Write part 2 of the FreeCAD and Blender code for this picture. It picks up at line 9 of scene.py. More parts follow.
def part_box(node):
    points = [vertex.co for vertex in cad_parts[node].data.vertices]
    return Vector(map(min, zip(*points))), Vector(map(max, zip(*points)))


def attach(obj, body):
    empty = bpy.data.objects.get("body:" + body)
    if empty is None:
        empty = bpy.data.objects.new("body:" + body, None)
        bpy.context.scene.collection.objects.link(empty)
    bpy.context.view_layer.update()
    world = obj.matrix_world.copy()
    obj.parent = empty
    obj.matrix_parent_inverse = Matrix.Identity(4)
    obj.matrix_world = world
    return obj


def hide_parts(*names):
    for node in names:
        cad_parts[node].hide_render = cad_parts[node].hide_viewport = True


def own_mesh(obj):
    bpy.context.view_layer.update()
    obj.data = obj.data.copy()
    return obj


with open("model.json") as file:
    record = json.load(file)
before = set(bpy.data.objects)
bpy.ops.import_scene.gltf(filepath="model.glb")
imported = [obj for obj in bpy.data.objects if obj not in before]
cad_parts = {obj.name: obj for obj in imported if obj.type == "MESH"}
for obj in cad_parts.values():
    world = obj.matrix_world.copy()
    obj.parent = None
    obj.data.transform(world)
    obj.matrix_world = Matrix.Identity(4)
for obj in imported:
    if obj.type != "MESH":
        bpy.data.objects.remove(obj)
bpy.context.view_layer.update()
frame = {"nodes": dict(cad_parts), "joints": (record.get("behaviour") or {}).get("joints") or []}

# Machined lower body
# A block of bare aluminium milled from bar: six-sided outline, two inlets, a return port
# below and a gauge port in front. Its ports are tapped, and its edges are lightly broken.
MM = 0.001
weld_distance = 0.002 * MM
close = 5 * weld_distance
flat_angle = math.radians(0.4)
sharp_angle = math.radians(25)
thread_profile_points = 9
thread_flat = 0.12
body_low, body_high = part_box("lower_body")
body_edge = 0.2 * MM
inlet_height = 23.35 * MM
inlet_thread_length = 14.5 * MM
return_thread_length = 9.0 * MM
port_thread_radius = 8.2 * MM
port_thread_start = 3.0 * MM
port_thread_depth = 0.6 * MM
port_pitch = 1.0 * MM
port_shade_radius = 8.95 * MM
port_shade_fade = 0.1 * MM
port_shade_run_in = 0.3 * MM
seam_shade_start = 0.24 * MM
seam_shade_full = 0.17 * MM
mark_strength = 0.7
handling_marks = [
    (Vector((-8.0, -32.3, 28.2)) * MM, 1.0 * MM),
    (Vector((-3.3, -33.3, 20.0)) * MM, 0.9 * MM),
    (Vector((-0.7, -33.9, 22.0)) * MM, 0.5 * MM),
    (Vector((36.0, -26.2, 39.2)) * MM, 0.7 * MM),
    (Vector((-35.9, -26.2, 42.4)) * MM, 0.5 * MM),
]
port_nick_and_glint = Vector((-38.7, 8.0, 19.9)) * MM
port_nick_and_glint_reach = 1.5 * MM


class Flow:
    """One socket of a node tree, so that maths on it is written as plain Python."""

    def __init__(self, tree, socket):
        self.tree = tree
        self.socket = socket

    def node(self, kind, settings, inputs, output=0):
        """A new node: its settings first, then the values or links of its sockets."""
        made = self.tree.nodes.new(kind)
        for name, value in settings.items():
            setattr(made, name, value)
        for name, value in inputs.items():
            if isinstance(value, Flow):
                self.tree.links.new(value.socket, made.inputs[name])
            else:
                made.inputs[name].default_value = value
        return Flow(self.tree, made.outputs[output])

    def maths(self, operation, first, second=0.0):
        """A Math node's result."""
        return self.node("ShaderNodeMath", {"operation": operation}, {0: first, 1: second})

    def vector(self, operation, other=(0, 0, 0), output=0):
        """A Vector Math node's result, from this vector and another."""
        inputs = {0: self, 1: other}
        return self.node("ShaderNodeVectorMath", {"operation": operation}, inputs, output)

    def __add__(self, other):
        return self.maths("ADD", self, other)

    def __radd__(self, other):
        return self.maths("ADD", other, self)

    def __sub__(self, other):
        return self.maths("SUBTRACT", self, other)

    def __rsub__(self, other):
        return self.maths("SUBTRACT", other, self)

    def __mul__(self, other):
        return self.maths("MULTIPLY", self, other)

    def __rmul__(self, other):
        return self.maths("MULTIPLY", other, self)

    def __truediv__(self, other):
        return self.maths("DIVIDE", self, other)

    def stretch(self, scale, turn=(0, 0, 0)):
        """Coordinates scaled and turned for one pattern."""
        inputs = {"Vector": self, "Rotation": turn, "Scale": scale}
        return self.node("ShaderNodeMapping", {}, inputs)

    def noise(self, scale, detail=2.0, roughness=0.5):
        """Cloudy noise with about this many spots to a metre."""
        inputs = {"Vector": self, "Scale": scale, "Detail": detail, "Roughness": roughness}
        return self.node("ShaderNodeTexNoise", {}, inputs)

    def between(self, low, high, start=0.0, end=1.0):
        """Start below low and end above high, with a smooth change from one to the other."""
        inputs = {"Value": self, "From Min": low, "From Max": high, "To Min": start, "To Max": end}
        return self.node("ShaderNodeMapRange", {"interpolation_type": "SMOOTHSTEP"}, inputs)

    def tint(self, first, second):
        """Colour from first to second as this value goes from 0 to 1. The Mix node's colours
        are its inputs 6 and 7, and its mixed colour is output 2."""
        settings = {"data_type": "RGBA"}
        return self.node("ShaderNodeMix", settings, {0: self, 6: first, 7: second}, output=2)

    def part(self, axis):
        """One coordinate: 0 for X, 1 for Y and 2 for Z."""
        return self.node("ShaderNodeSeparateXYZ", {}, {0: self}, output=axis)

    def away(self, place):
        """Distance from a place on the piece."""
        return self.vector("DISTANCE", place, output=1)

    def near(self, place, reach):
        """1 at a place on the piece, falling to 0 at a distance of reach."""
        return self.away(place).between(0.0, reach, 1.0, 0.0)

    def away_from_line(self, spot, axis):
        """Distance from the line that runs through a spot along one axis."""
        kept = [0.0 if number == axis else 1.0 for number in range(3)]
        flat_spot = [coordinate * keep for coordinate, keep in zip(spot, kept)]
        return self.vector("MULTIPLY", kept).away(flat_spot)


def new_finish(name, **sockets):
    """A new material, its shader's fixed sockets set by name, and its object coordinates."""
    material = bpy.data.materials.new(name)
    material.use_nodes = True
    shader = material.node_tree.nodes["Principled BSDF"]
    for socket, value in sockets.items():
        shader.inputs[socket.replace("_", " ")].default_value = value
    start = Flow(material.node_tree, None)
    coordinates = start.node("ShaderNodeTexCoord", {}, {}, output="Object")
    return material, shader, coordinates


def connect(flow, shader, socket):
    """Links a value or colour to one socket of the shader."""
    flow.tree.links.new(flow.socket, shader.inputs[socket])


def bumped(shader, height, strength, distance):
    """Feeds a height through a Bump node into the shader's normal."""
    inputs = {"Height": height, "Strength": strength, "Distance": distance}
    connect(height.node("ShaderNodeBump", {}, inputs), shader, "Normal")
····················
GOAL OF THE EXERCISE: Your task is to print the whole listing again exactly.

SOLUTION TO THE PROBLEM:
Write part 2 of the FreeCAD and Blender code for this picture. It picks up at line 9 of scene.py. More parts follow.
def part_box(node):
    points = [vertex.co for vertex in cad_parts[node].data.vertices]
    return Vector(map(min, zip(*points))), Vector(map(max, zip(*points)))


def attach(obj, body):
    empty = bpy.data.objects.get("body:" + body)
    if empty is None:
        empty = bpy.data.objects.new("body:" + body, None)
        bpy.context.scene.collection.objects.link(empty)
    bpy.context.view_layer.update()
    world = obj.matrix_world.copy()
    obj.parent = empty
    obj.matrix_parent_inverse = Matrix.Identity(4)
    obj.matrix_world = world
    return obj


def hide_parts(*names):
    for node in names:
        cad_parts[node].hide_render = cad_parts[node].hide_viewport = True


def own_mesh(obj):
    bpy.context.view_layer.update()
    obj.data = obj.data.copy()
    return obj


with open("model.json") as file:
    record = json.load(file)
before = set(bpy.data.objects)
bpy.ops.import_scene.gltf(filepath="model.glb")
imported = [obj for obj in bpy.data.objects if obj not in before]
cad_parts = {obj.name: obj for obj in imported if obj.type == "MESH"}
for obj in cad_parts.values():
    world = obj.matrix_world.copy()
    obj.parent = None
    obj.data.transform(world)
    obj.matrix_world = Matrix.Identity(4)
for obj in imported:
    if obj.type != "MESH":
        bpy.data.objects.remove(obj)
bpy.context.view_layer.update()
frame = {"nodes": dict(cad_parts), "joints": (record.get("behaviour") or {}).get("joints") or []}

# Machined lower body
# A block of bare aluminium milled from bar: six-sided outline, two inlets, a return port
# below and a gauge port in front. Its ports are tapped, and its edges are lightly broken.
MM = 0.001
weld_distance = 0.002 * MM
close = 5 * weld_distance
flat_angle = math.radians(0.4)
sharp_angle = math.radians(25)
thread_profile_points = 9
thread_flat = 0.12
body_low, body_high = part_box("lower_body")
body_edge = 0.2 * MM
inlet_height = 23.35 * MM
inlet_thread_length = 14.5 * MM
return_thread_length = 9.0 * MM
port_thread_radius = 8.2 * MM
port_thread_start = 3.0 * MM
port_thread_depth = 0.6 * MM
port_pitch = 1.0 * MM
port_shade_radius = 8.95 * MM
port_shade_fade = 0.1 * MM
port_shade_run_in = 0.3 * MM
seam_shade_start = 0.24 * MM
seam_shade_full = 0.17 * MM
mark_strength = 0.7
handling_marks = [
    (Vector((-8.0, -32.3, 28.2)) * MM, 1.0 * MM),
    (Vector((-3.3, -33.3, 20.0)) * MM, 0.9 * MM),
    (Vector((-0.7, -33.9, 22.0)) * MM, 0.5 * MM),
    (Vector((36.0, -26.2, 39.2)) * MM, 0.7 * MM),
    (Vector((-35.9, -26.2, 42.4)) * MM, 0.5 * MM),
]
port_nick_and_glint = Vector((-38.7, 8.0, 19.9)) * MM
port_nick_and_glint_reach = 1.5 * MM


class Flow:
    """One socket of a node tree, so that maths on it is written as plain Python."""

    def __init__(self, tree, socket):
        self.tree = tree
        self.socket = socket

    def node(self, kind, settings, inputs, output=0):
        """A new node: its settings first, then the values or links of its sockets."""
        made = self.tree.nodes.new(kind)
        for name, value in settings.items():
            setattr(made, name, value)
        for name, value in inputs.items():
            if isinstance(value, Flow):
                self.tree.links.new(value.socket, made.inputs[name])
            else:
                made.inputs[name].default_value = value
        return Flow(self.tree, made.outputs[output])

    def maths(self, operation, first, second=0.0):
        """A Math node's result."""
        return self.node("ShaderNodeMath", {"operation": operation}, {0: first, 1: second})

    def vector(self, operation, other=(0, 0, 0), output=0):
        """A Vector Math node's result, from this vector and another."""
        inputs = {0: self, 1: other}
        return self.node("ShaderNodeVectorMath", {"operation": operation}, inputs, output)

    def __add__(self, other):
        return self.maths("ADD", self, other)

    def __radd__(self, other):
        return self.maths("ADD", other, self)

    def __sub__(self, other):
        return self.maths("SUBTRACT", self, other)

    def __rsub__(self, other):
        return self.maths("SUBTRACT", other, self)

    def __mul__(self, other):
        return self.maths("MULTIPLY", self, other)

    def __rmul__(self, other):
        return self.maths("MULTIPLY", other, self)

    def __truediv__(self, other):
        return self.maths("DIVIDE", self, other)

    def stretch(self, scale, turn=(0, 0, 0)):
        """Coordinates scaled and turned for one pattern."""
        inputs = {"Vector": self, "Rotation": turn, "Scale": scale}
        return self.node("ShaderNodeMapping", {}, inputs)

    def noise(self, scale, detail=2.0, roughness=0.5):
        """Cloudy noise with about this many spots to a metre."""
        inputs = {"Vector": self, "Scale": scale, "Detail": detail, "Roughness": roughness}
        return self.node("ShaderNodeTexNoise", {}, inputs)

    def between(self, low, high, start=0.0, end=1.0):
        """Start below low and end above high, with a smooth change from one to the other."""
        inputs = {"Value": self, "From Min": low, "From Max": high, "To Min": start, "To Max": end}
        return self.node("ShaderNodeMapRange", {"interpolation_type": "SMOOTHSTEP"}, inputs)

    def tint(self, first, second):
        """Colour from first to second as this value goes from 0 to 1. The Mix node's colours
        are its inputs 6 and 7, and its mixed colour is output 2."""
        settings = {"data_type": "RGBA"}
        return self.node("ShaderNodeMix", settings, {0: self, 6: first, 7: second}, output=2)

    def part(self, axis):
        """One coordinate: 0 for X, 1 for Y and 2 for Z."""
        return self.node("ShaderNodeSeparateXYZ", {}, {0: self}, output=axis)

    def away(self, place):
        """Distance from a place on the piece."""
        return self.vector("DISTANCE", place, output=1)

    def near(self, place, reach):
        """1 at a place on the piece, falling to 0 at a distance of reach."""
        return self.away(place).between(0.0, reach, 1.0, 0.0)

    def away_from_line(self, spot, axis):
        """Distance from the line that runs through a spot along one axis."""
        kept = [0.0 if number == axis else 1.0 for number in range(3)]
        flat_spot = [coordinate * keep for coordinate, keep in zip(spot, kept)]
        return self.vector("MULTIPLY", kept).away(flat_spot)


def new_finish(name, **sockets):
    """A new material, its shader's fixed sockets set by name, and its object coordinates."""
    material = bpy.data.materials.new(name)
    material.use_nodes = True
    shader = material.node_tree.nodes["Principled BSDF"]
    for socket, value in sockets.items():
        shader.inputs[socket.replace("_", " ")].default_value = value
    start = Flow(material.node_tree, None)
    coordinates = start.node("ShaderNodeTexCoord", {}, {}, output="Object")
    return material, shader, coordinates


def connect(flow, shader, socket):
    """Links a value or colour to one socket of the shader."""
    flow.tree.links.new(flow.socket, shader.inputs[socket])


def bumped(shader, height, strength, distance):
    """Feeds a height through a Bump node into the shader's normal."""
    inputs = {"Height": height, "Strength": strength, "Distance": distance}
    connect(height.node("ShaderNodeBump", {}, inputs), shader, "Normal")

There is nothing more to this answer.